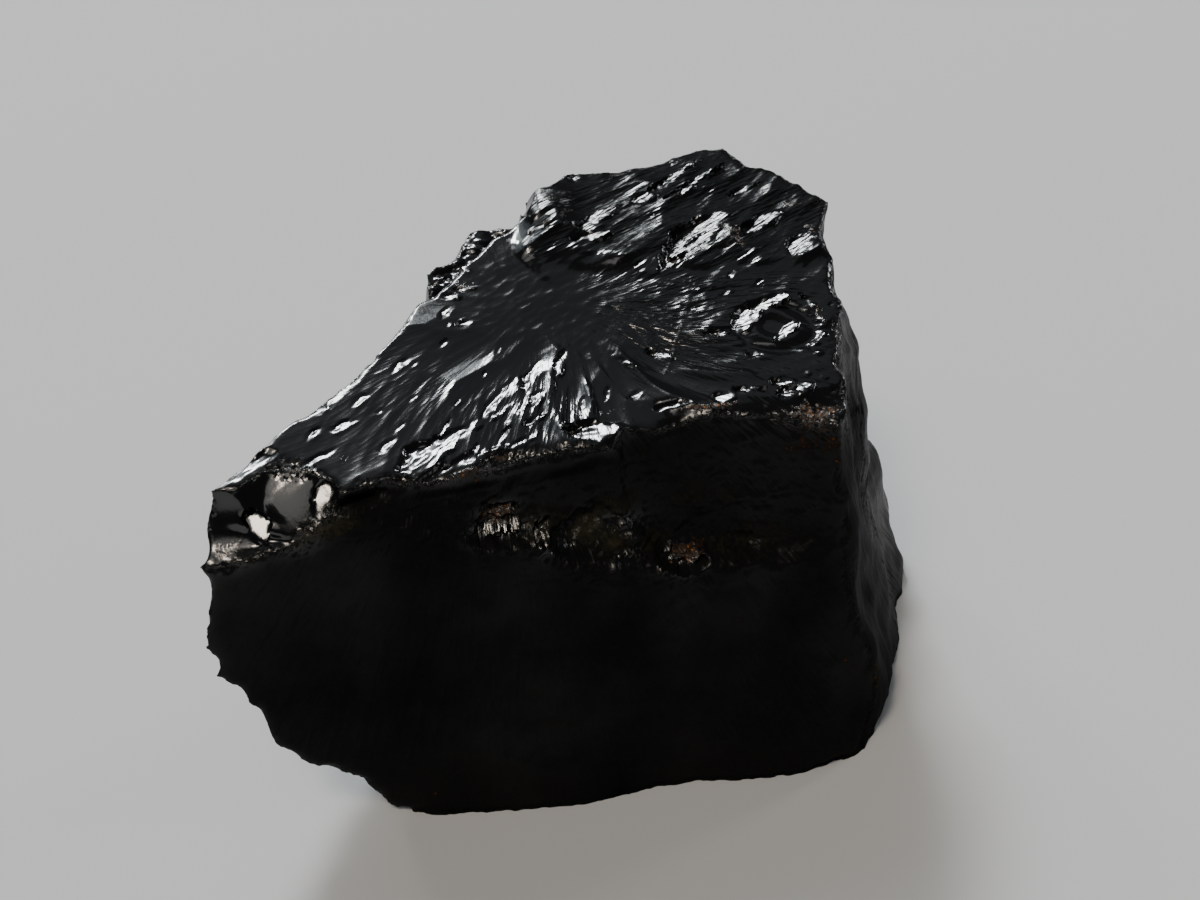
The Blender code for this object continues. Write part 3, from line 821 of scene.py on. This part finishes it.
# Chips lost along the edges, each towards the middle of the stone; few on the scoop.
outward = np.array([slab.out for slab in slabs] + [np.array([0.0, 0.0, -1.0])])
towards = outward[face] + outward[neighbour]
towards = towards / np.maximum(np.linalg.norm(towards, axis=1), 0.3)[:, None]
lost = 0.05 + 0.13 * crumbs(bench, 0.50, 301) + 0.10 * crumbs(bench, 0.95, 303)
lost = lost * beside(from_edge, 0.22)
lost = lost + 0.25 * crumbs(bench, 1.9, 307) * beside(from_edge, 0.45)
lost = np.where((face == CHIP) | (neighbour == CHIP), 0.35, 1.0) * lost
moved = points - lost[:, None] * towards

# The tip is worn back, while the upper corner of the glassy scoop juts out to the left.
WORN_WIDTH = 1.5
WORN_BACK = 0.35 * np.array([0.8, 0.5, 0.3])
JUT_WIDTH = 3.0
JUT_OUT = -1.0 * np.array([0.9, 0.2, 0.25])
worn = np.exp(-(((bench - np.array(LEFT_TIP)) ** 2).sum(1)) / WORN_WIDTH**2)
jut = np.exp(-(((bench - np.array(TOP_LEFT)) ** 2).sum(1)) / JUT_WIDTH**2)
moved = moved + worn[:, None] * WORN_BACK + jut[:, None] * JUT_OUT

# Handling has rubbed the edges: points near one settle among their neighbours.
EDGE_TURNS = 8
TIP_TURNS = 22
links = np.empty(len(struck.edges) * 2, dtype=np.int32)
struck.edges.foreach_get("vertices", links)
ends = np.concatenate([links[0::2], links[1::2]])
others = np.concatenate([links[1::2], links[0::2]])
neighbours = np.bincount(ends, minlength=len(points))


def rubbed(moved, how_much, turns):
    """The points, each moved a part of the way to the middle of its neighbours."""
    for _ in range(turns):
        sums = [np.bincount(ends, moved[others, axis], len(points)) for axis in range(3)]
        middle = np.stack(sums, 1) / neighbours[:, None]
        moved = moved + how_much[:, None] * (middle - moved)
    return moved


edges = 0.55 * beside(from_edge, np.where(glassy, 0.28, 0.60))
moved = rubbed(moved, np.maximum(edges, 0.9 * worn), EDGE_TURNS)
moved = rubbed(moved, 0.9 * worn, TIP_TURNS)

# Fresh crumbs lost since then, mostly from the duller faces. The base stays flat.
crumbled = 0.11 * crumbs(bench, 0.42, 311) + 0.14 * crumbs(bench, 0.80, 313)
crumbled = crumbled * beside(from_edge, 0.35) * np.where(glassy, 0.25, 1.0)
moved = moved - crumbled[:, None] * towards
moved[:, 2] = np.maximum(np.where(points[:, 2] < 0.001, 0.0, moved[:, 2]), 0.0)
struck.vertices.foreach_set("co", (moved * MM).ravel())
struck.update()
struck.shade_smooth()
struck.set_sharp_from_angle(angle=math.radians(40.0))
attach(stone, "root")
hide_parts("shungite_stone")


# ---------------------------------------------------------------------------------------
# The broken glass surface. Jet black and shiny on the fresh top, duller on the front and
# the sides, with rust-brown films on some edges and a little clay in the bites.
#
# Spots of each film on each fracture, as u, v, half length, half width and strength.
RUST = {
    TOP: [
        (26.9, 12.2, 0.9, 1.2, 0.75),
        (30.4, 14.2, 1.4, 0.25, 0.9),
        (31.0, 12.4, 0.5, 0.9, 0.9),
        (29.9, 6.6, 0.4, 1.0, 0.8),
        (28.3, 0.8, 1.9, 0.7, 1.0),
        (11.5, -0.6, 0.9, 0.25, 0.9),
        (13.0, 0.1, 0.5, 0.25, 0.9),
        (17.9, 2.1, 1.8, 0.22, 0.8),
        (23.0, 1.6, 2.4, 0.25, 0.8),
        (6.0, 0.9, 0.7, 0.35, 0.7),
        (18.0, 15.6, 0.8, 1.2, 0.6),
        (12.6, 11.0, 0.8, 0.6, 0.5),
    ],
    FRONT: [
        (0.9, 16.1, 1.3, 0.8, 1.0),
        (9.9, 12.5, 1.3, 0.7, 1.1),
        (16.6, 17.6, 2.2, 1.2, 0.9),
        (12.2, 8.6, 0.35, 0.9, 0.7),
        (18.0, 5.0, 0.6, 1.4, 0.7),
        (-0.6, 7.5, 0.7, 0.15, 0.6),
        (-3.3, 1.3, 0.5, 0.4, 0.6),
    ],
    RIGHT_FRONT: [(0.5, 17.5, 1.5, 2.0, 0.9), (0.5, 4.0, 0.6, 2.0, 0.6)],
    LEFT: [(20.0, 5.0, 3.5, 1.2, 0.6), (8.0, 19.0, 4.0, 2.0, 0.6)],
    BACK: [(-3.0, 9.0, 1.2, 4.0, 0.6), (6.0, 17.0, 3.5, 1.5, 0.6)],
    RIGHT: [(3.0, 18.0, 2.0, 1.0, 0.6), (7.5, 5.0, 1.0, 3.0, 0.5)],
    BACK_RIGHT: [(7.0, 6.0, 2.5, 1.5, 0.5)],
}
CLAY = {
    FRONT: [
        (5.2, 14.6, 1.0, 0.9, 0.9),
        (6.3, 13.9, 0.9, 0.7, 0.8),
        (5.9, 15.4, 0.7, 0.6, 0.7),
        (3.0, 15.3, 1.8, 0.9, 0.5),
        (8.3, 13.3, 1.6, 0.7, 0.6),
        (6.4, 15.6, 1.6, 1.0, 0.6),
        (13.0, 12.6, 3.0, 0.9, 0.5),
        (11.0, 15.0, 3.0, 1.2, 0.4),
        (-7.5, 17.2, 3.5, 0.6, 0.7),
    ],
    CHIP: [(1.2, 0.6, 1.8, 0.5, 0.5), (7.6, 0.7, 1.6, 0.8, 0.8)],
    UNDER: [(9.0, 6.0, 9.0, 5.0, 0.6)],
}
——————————
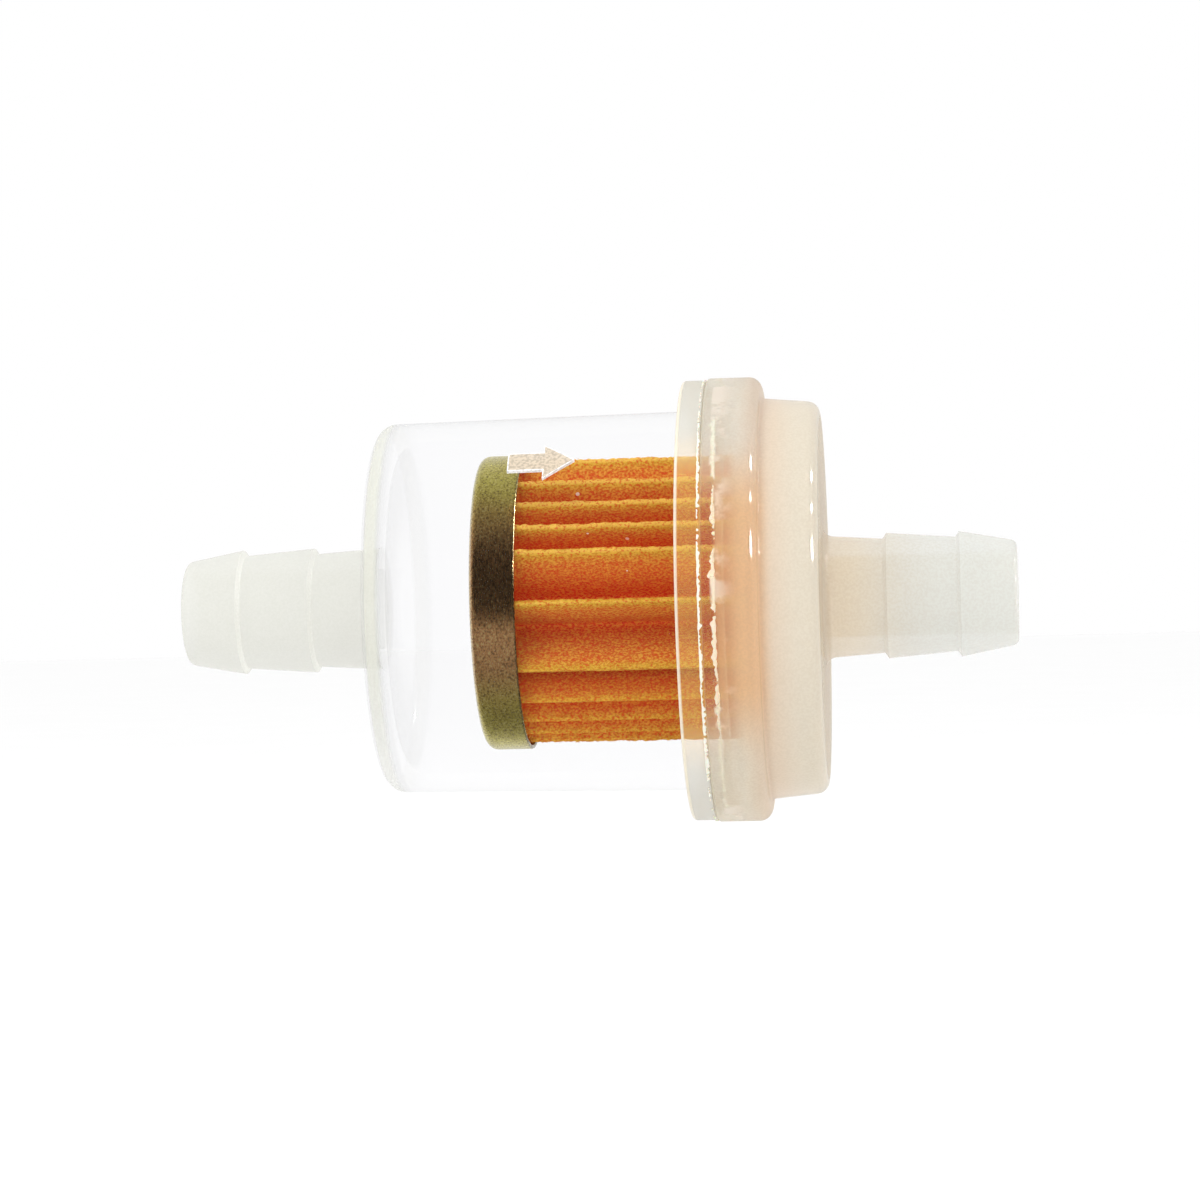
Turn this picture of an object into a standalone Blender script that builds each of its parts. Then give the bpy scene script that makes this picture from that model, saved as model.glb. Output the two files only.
——————————
• _Goal_
Copy each line above that contains the word "Blender".

• _Complete response_
The Blender code for this object continues. Write part 3, from line 821 of scene.py on. This part finishes it.
Turn this picture of an object into a standalone Blender script that builds each of its parts. Then give the bpy scene script that makes this picture from that model, saved as model.glb. Output the two files only.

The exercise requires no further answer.